## Start DATA PROVIDED

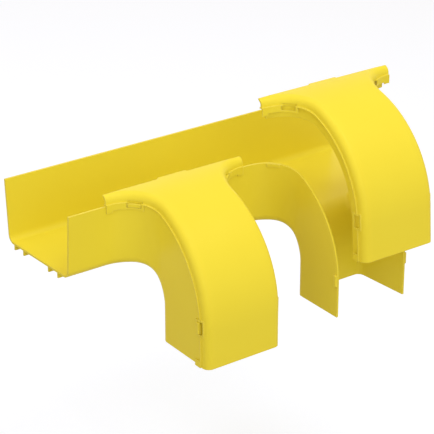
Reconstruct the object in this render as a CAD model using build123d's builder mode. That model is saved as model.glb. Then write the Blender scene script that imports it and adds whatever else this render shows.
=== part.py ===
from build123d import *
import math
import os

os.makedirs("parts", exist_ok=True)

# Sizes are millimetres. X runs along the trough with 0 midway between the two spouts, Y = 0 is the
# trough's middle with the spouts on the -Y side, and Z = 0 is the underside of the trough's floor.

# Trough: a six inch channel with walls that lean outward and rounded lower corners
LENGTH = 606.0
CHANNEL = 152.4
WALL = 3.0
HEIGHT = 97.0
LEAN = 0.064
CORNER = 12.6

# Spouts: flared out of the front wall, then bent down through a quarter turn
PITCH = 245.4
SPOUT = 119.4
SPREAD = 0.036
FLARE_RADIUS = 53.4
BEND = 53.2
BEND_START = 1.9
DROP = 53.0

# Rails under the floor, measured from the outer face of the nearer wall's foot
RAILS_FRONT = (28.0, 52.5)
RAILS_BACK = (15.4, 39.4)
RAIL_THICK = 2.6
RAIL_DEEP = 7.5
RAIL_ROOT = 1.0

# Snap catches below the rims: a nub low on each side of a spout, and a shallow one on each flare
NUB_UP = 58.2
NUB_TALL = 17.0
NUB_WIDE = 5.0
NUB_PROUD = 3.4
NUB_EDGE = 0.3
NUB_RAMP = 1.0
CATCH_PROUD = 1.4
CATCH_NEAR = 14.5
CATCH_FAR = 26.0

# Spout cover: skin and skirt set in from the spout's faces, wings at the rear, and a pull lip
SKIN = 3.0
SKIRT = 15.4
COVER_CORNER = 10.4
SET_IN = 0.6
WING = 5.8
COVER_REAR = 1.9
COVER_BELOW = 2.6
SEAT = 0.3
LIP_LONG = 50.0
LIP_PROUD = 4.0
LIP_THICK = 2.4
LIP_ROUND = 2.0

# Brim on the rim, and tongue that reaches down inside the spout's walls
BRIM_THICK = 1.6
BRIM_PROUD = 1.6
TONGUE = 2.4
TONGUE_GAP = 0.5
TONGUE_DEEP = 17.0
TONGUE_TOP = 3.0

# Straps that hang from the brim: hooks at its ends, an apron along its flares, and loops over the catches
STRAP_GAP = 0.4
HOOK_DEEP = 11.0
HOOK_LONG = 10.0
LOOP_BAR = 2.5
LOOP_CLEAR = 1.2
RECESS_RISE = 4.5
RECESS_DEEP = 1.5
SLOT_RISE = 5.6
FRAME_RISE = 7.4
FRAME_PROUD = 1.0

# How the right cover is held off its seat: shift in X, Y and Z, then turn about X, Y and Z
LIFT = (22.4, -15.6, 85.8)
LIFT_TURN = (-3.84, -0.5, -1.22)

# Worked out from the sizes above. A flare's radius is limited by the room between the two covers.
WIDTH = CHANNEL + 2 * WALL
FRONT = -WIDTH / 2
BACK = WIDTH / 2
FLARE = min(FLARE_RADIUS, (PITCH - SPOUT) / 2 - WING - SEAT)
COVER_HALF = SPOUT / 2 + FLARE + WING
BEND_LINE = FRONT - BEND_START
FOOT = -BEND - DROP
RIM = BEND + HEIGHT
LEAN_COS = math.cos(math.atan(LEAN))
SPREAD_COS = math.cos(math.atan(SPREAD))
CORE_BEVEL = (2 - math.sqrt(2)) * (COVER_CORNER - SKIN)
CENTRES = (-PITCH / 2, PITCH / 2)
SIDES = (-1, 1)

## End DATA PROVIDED

[THE PROBLEM]:
Copy the material above verbatim.

[WRITTEN ANSWER]:
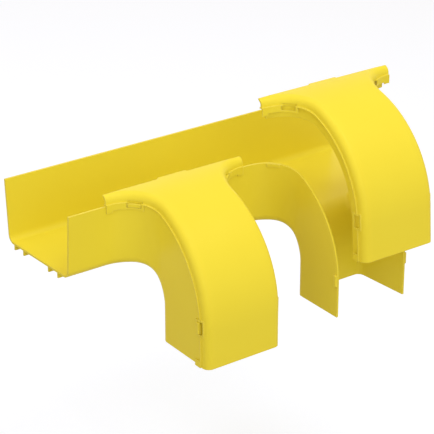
Reconstruct the object in this render as a CAD model using build123d's builder mode. That model is saved as model.glb. Then write the Blender scene script that imports it and adds whatever else this render shows.
=== part.py ===
from build123d import *
import math
import os

os.makedirs("parts", exist_ok=True)

# Sizes are millimetres. X runs along the trough with 0 midway between the two spouts, Y = 0 is the
# trough's middle with the spouts on the -Y side, and Z = 0 is the underside of the trough's floor.

# Trough: a six inch channel with walls that lean outward and rounded lower corners
LENGTH = 606.0
CHANNEL = 152.4
WALL = 3.0
HEIGHT = 97.0
LEAN = 0.064
CORNER = 12.6

# Spouts: flared out of the front wall, then bent down through a quarter turn
PITCH = 245.4
SPOUT = 119.4
SPREAD = 0.036
FLARE_RADIUS = 53.4
BEND = 53.2
BEND_START = 1.9
DROP = 53.0

# Rails under the floor, measured from the outer face of the nearer wall's foot
RAILS_FRONT = (28.0, 52.5)
RAILS_BACK = (15.4, 39.4)
RAIL_THICK = 2.6
RAIL_DEEP = 7.5
RAIL_ROOT = 1.0

# Snap catches below the rims: a nub low on each side of a spout, and a shallow one on each flare
NUB_UP = 58.2
NUB_TALL = 17.0
NUB_WIDE = 5.0
NUB_PROUD = 3.4
NUB_EDGE = 0.3
NUB_RAMP = 1.0
CATCH_PROUD = 1.4
CATCH_NEAR = 14.5
CATCH_FAR = 26.0

# Spout cover: skin and skirt set in from the spout's faces, wings at the rear, and a pull lip
SKIN = 3.0
SKIRT = 15.4
COVER_CORNER = 10.4
SET_IN = 0.6
WING = 5.8
COVER_REAR = 1.9
COVER_BELOW = 2.6
SEAT = 0.3
LIP_LONG = 50.0
LIP_PROUD = 4.0
LIP_THICK = 2.4
LIP_ROUND = 2.0

# Brim on the rim, and tongue that reaches down inside the spout's walls
BRIM_THICK = 1.6
BRIM_PROUD = 1.6
TONGUE = 2.4
TONGUE_GAP = 0.5
TONGUE_DEEP = 17.0
TONGUE_TOP = 3.0

# Straps that hang from the brim: hooks at its ends, an apron along its flares, and loops over the catches
STRAP_GAP = 0.4
HOOK_DEEP = 11.0
HOOK_LONG = 10.0
LOOP_BAR = 2.5
LOOP_CLEAR = 1.2
RECESS_RISE = 4.5
RECESS_DEEP = 1.5
SLOT_RISE = 5.6
FRAME_RISE = 7.4
FRAME_PROUD = 1.0

# How the right cover is held off its seat: shift in X, Y and Z, then turn about X, Y and Z
LIFT = (22.4, -15.6, 85.8)
LIFT_TURN = (-3.84, -0.5, -1.22)

# Worked out from the sizes above. A flare's radius is limited by the room between the two covers.
WIDTH = CHANNEL + 2 * WALL
FRONT = -WIDTH / 2
BACK = WIDTH / 2
FLARE = min(FLARE_RADIUS, (PITCH - SPOUT) / 2 - WING - SEAT)
COVER_HALF = SPOUT / 2 + FLARE + WING
BEND_LINE = FRONT - BEND_START
FOOT = -BEND - DROP
RIM = BEND + HEIGHT
LEAN_COS = math.cos(math.atan(LEAN))
SPREAD_COS = math.cos(math.atan(SPREAD))
CORE_BEVEL = (2 - math.sqrt(2)) * (COVER_CORNER - SKIN)
CENTRES = (-PITCH / 2, PITCH / 2)
SIDES = (-1, 1)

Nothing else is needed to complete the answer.